### EXERCISE AIM
Extract from the entries below, exactly as given, only the lines from the line containing "Keep writing the" to the line containing "it in turn.", both lines included.
## BEGIN PROVIDED ENTRIES
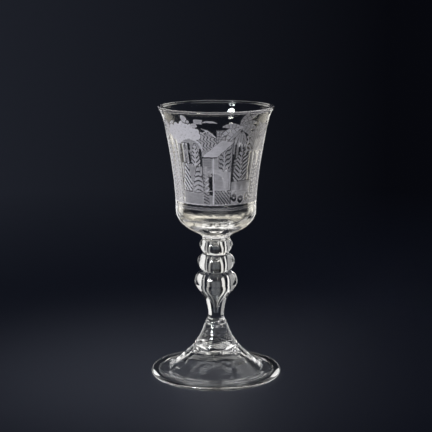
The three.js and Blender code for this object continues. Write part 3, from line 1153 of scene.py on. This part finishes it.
    def front_right(self) -> None:
        """A palm and a fir beside the house, over a fence."""
        self.panel(8.6, 24.5, 120.0, 153.0, 0.44, 0.1, 1.4, -0.7)
        dusk, x = self.frame(0.2, 10.0, 151.0, 158.8)
        self.cut(dusk, 0.3, 0.3, (self.up + 0.6 * np.sin(x / 0.8)) / 1.2)
        self.leaves(dusk, 1.8, 0.8, 0.55)
        for sides in (
            (10.9, 11.8, 140.4, 152.4, 0.15), (13.2, 14.2, 143.0, 151.0, 0.15),
            (15.8, 16.8, 142.0, 150.6, 0.15), (9.5, 11.0, 126.6, 144.0, 0.45),
        ):
            self.slit(*sides)
        self.tree(15.4, 127.2, 19.4, 5.0, 2.7, 1.0, gap=0.5, tone=0.75)
        for low in (129.6 + 2.5 * i for i in range(7)):
            self.leaf(18.2, [(-1.6, low), (2.6, low + 3.4)], 0.5, 1.0, 0.5, 0.5)
        self.slit(21.2, 22.4, 126.8, 144.6, 0.25)
        self.panel(9.4, 23.8, 120.6, 126.8, 0.55, 0.06, 1.3, 0.6)
        self.fence(9.4, 24.0, 120.4, 4.85, 0.6)
        thicket = self.frame(17.6, 37.0, 143.6, 156.0)[0]
        self.cut(thicket, 0.95, moat=0.2)
        self.leaves(thicket, 2.8, 0.9, 0.0)
        crown = disc(self.at(28.5), self.up - 153.0, 8.4)
        self.cut(crown, 0.75, 0.2, (self.at(29.75) + 0.8 * self.up) / 1.9)
        self.palm(29.0, 154.6, 9.5, (150, 125, 100, 72, 48, 20), 0.85)
        self.palm(13.2, 160.2, 11.4, (188, 158, 208, 84, 60, 34, 8, -22), 0.92)
        for turn in (-58, -78, -98, -118, -138):
            self.leaf(13.6, bent(158.8, math.radians(turn), 9.0, 0.25), 0.8, 0.66, moat=0.25)

    def grove(self, first: float, step: float, heights: Sequence[float], rise: float) -> None:
        """A dense row of trees on a matt ground."""
        half = 0.55 * abs(step)
        for i, height in enumerate(heights):
            centre, odd = first + step * i, i % 2
            self.panel(centre - half, centre + half, self.ground, 118.0 + height / 2, 0.7, 0.2, 1.1, 0.6, 0.1)
            base = 115.0 + 1.5 * odd
            self.tree(centre, base, height, 0.62 * abs(step), 2.4, rise, 0.1 * odd, gap=0.4, tone=0.85)

    def back(self) -> None:
        """The far side: a garden gate between low trees and two birds, under a clear sky."""
        middle = self.girth / 2
        self.panel(middle - 8.2, middle + 8.2, self.ground, 126.4, 0.6, 0.4, 2.2, 0.7)
        self.arch(middle - 5.0, middle + 5.0, self.ground, 124.0)
        self.columns((middle - 7.2, middle + 7.2), 0.8, self.ground, 128.6, 0.8)
        for centre, height in ((-14.5, 9.0), (-20.0, 6.0), (14.5, 7.0), (20.5, 9.5), (-25.5, 8.0)):
            self.tree(middle + centre, self.ground, height, 2.4, 1.9, -0.9, gap=0.66, tone=0.6)
        self.bird(middle - 18.0, 143.0, 4.0)
        self.bird(middle + 20.0, 139.0, 3.4)

    def draw(self) -> None:
        """Draws the whole picture, from the back to the front."""
        self.grove(-27.2, -5.6, (38.0, 35.0, 40.0, 34.0, 28.0), -1.1)
        self.grove(27.0, 5.8, (31.0, 35.0, 33.0, 38.0, 29.0), 0.8)
        self.back()
        self.front_left()
        self.front_right()
        self.house(-1.5, 141.9)
        self.slit(-4.4, -2.1, 118.8, 132.0)
        for low in (121.0, 124.2, 127.4):
            self.stroke(-5.4, [(-1.0, low), (1.4, low + 1.8)], 0.3, 0.8)
        self.ground_lines()


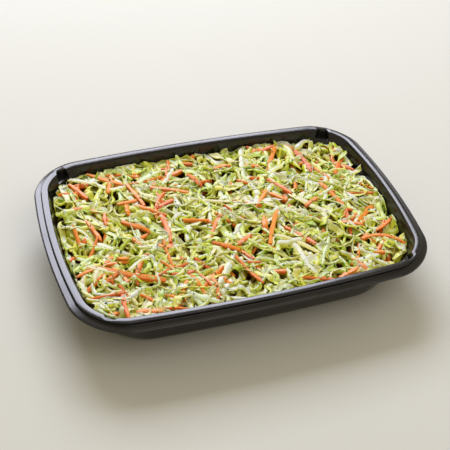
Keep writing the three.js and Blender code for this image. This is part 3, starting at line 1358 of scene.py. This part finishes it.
@dataclass
class Coleslaw:
    """The heap: its core, and every cut laid on it in turn.

    `gap` keeps everything off the wall. `bite` is how far a piece sinks into what it lies on,
    and `deepest` how far it is lowered at most as a whole to stay under the heap's ceiling.
    `bedded` is the share of its own rise that a piece keeps above the ground, and `skin` how
    far below its upper side the next one meets it. `feelers` are the places across a piece
    that feel the ground, and `pulls` is how often a limp piece pulls itself straight. The
    `chosen` fields, `plump` and `thinnest` are for the pieces at chosen places.
    """

    form: TrayForm
    seed: int = 7
    gap: float = 0.4 * MM
    bite: float = 0.3 * MM
    skin: float = 0.05 * MM
    bedded: float = 0.75
    feelers: tuple[float, ...] = (-0.7, 0.0, 0.7)
    pulls: int = 6
    steepest: float = 0.7
    deepest: float = 8 * MM
    fine_steps: int = 4
    jitter: float = 1.5 * MM
    overhang: float = 3 * MM
    edge_share: float = 0.3
    nudges: int = 6
    plump: float = 1.25
    chosen_calm: float = 0.4
    chosen_swing: float = 0.03
    chosen_spring: float = 0.9
    chosen_depth: float = 0.85
    thinnest: float = 1.6 * MM
    veil_width: Range = (1.0, 2.4)
    # Up and towards the key light: faces turned this way get the painted highlight.
    lit_side_way: tuple[float, float, float] = (0.1, 0.38, 0.92)
    core_rings: int = 56
    core_centre: float = 0.02
    core_walls: Range = (8 * MM, 14 * MM)
    core_crease: float = 60.0
    manner: Manner = field(default_factory=Manner)
    herbs: Herbs = field(default_factory=Herbs)
    heap: Heap = field(init=False)
    rng: np.random.Generator = field(init=False)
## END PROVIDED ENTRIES
### FULL ANSWER
Keep writing the three.js and Blender code for this image. This is part 3, starting at line 1358 of scene.py. This part finishes it.
@dataclass
class Coleslaw:
    """The heap: its core, and every cut laid on it in turn.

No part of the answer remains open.